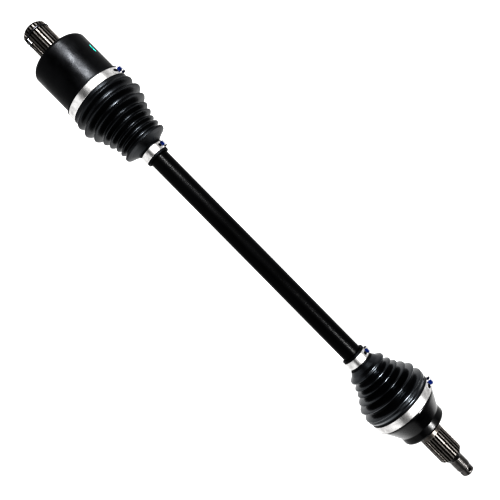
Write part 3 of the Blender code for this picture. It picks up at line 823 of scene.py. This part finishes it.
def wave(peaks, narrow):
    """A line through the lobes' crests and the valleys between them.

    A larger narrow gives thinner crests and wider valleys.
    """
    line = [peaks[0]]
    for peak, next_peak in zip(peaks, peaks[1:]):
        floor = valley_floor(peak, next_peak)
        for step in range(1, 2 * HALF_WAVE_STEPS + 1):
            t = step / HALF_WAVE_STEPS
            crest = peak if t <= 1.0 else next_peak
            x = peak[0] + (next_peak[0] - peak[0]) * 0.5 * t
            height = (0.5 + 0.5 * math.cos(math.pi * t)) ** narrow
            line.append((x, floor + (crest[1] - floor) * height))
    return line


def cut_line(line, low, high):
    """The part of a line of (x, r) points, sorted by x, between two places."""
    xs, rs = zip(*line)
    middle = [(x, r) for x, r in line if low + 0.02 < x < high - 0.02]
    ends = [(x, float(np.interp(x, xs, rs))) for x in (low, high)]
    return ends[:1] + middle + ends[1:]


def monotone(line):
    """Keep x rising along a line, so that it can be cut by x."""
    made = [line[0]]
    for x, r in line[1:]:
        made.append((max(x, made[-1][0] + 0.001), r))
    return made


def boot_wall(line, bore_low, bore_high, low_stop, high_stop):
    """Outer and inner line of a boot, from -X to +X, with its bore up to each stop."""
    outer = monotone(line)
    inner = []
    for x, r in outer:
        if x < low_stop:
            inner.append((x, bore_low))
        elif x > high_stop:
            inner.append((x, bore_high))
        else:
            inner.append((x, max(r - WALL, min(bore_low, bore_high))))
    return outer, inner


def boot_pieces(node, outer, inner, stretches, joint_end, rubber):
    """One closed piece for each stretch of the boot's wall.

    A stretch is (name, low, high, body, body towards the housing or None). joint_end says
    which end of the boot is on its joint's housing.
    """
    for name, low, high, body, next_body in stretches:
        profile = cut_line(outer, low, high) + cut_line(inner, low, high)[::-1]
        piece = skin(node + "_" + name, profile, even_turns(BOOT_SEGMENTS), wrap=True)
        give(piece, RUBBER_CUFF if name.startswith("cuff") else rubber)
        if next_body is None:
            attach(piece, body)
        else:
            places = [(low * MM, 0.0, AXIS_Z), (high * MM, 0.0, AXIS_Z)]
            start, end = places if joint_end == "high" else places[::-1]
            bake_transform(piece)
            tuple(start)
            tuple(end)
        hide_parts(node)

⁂

> [THE REQUEST]: Repeat every line of the data, exactly and in full.

> [COMPLETE OUTPUT]:
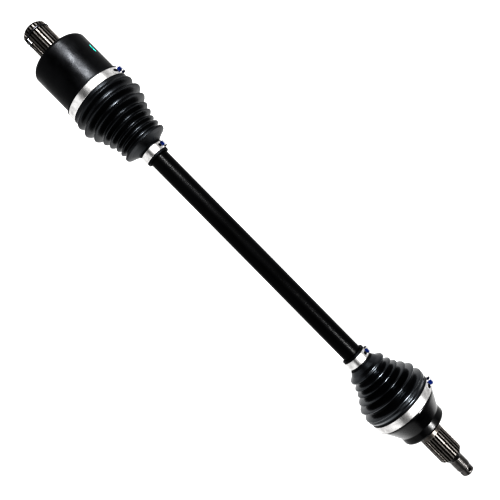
Write part 3 of the Blender code for this picture. It picks up at line 823 of scene.py. This part finishes it.
def wave(peaks, narrow):
    """A line through the lobes' crests and the valleys between them.

    A larger narrow gives thinner crests and wider valleys.
    """
    line = [peaks[0]]
    for peak, next_peak in zip(peaks, peaks[1:]):
        floor = valley_floor(peak, next_peak)
        for step in range(1, 2 * HALF_WAVE_STEPS + 1):
            t = step / HALF_WAVE_STEPS
            crest = peak if t <= 1.0 else next_peak
            x = peak[0] + (next_peak[0] - peak[0]) * 0.5 * t
            height = (0.5 + 0.5 * math.cos(math.pi * t)) ** narrow
            line.append((x, floor + (crest[1] - floor) * height))
    return line


def cut_line(line, low, high):
    """The part of a line of (x, r) points, sorted by x, between two places."""
    xs, rs = zip(*line)
    middle = [(x, r) for x, r in line if low + 0.02 < x < high - 0.02]
    ends = [(x, float(np.interp(x, xs, rs))) for x in (low, high)]
    return ends[:1] + middle + ends[1:]


def monotone(line):
    """Keep x rising along a line, so that it can be cut by x."""
    made = [line[0]]
    for x, r in line[1:]:
        made.append((max(x, made[-1][0] + 0.001), r))
    return made


def boot_wall(line, bore_low, bore_high, low_stop, high_stop):
    """Outer and inner line of a boot, from -X to +X, with its bore up to each stop."""
    outer = monotone(line)
    inner = []
    for x, r in outer:
        if x < low_stop:
            inner.append((x, bore_low))
        elif x > high_stop:
            inner.append((x, bore_high))
        else:
            inner.append((x, max(r - WALL, min(bore_low, bore_high))))
    return outer, inner


def boot_pieces(node, outer, inner, stretches, joint_end, rubber):
    """One closed piece for each stretch of the boot's wall.

    A stretch is (name, low, high, body, body towards the housing or None). joint_end says
    which end of the boot is on its joint's housing.
    """
    for name, low, high, body, next_body in stretches:
        profile = cut_line(outer, low, high) + cut_line(inner, low, high)[::-1]
        piece = skin(node + "_" + name, profile, even_turns(BOOT_SEGMENTS), wrap=True)
        give(piece, RUBBER_CUFF if name.startswith("cuff") else rubber)
        if next_body is None:
            attach(piece, body)
        else:
            places = [(low * MM, 0.0, AXIS_Z), (high * MM, 0.0, AXIS_Z)]
            start, end = places if joint_end == "high" else places[::-1]
            bake_transform(piece)
            tuple(start)
            tuple(end)
        hide_parts(node)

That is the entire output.